**Data extract**:
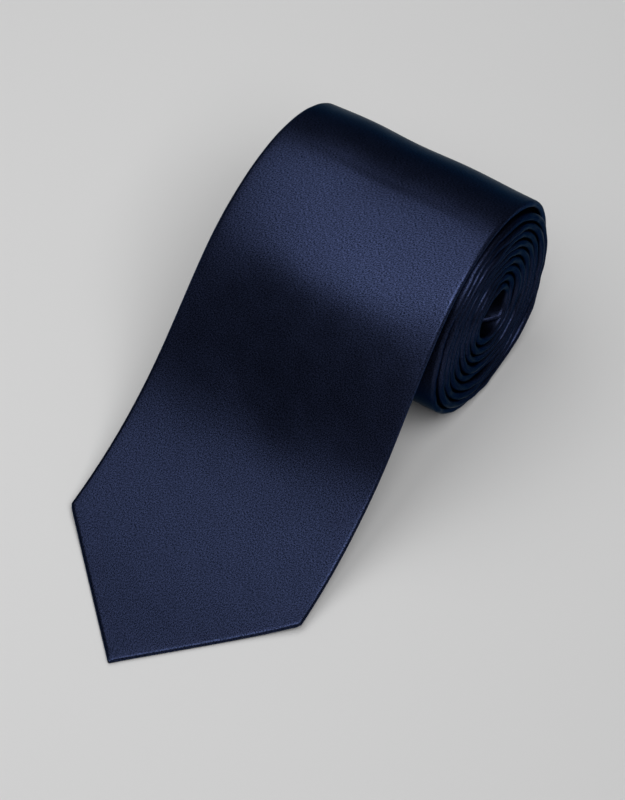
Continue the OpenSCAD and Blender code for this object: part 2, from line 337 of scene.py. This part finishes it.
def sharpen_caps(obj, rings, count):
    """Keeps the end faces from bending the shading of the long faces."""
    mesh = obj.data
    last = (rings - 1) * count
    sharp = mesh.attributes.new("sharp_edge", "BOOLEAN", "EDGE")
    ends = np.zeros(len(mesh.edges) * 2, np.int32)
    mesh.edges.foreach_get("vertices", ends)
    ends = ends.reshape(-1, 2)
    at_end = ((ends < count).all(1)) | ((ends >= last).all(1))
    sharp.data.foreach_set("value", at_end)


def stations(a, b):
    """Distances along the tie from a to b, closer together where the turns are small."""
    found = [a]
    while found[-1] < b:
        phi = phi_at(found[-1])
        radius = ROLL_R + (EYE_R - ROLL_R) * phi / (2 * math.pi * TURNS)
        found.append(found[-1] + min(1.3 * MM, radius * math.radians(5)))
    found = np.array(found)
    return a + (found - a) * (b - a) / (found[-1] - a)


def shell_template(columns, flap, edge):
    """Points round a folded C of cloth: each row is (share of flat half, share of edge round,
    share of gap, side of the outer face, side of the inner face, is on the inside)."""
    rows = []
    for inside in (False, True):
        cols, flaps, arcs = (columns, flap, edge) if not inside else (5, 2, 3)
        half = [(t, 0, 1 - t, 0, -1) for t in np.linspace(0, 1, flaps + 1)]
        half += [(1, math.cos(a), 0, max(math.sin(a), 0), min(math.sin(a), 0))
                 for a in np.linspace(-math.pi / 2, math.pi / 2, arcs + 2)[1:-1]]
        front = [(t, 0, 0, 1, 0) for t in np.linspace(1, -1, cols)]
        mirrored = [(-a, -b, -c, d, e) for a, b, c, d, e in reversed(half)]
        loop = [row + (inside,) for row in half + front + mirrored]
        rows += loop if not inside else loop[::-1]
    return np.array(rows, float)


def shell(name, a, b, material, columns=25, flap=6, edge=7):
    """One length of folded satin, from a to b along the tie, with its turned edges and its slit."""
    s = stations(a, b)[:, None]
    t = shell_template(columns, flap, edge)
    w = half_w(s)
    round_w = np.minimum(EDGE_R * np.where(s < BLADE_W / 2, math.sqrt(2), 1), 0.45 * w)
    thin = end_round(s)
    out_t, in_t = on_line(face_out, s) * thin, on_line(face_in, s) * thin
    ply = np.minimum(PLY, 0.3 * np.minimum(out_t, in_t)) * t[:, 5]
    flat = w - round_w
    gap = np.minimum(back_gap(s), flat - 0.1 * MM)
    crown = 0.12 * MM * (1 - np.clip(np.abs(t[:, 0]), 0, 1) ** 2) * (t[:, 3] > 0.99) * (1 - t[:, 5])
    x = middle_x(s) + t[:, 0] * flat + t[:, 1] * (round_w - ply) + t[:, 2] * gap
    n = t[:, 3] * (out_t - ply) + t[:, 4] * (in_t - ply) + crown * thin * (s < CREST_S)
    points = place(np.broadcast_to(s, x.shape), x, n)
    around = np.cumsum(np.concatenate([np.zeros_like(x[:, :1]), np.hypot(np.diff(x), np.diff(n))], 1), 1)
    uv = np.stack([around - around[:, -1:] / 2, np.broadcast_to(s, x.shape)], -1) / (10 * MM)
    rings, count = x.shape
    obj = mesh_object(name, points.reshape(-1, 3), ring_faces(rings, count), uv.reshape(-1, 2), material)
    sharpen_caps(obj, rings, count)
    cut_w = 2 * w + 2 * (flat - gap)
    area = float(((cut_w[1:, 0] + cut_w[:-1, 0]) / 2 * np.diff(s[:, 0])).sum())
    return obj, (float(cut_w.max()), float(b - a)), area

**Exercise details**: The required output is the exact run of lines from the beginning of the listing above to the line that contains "return a + (found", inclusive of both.

**Result of this task**:
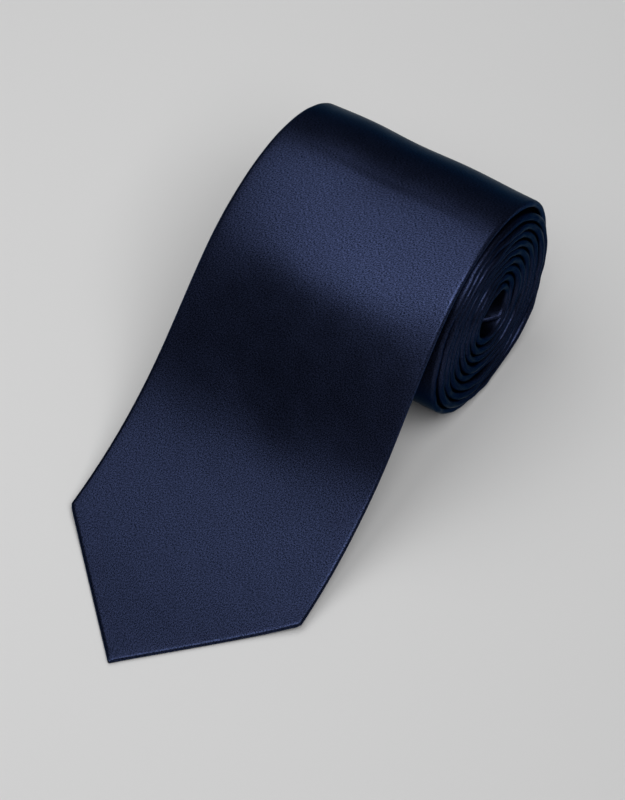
Continue the OpenSCAD and Blender code for this object: part 2, from line 337 of scene.py. This part finishes it.
def sharpen_caps(obj, rings, count):
    """Keeps the end faces from bending the shading of the long faces."""
    mesh = obj.data
    last = (rings - 1) * count
    sharp = mesh.attributes.new("sharp_edge", "BOOLEAN", "EDGE")
    ends = np.zeros(len(mesh.edges) * 2, np.int32)
    mesh.edges.foreach_get("vertices", ends)
    ends = ends.reshape(-1, 2)
    at_end = ((ends < count).all(1)) | ((ends >= last).all(1))
    sharp.data.foreach_set("value", at_end)


def stations(a, b):
    """Distances along the tie from a to b, closer together where the turns are small."""
    found = [a]
    while found[-1] < b:
        phi = phi_at(found[-1])
        radius = ROLL_R + (EYE_R - ROLL_R) * phi / (2 * math.pi * TURNS)
        found.append(found[-1] + min(1.3 * MM, radius * math.radians(5)))
    found = np.array(found)
    return a + (found - a) * (b - a) / (found[-1] - a)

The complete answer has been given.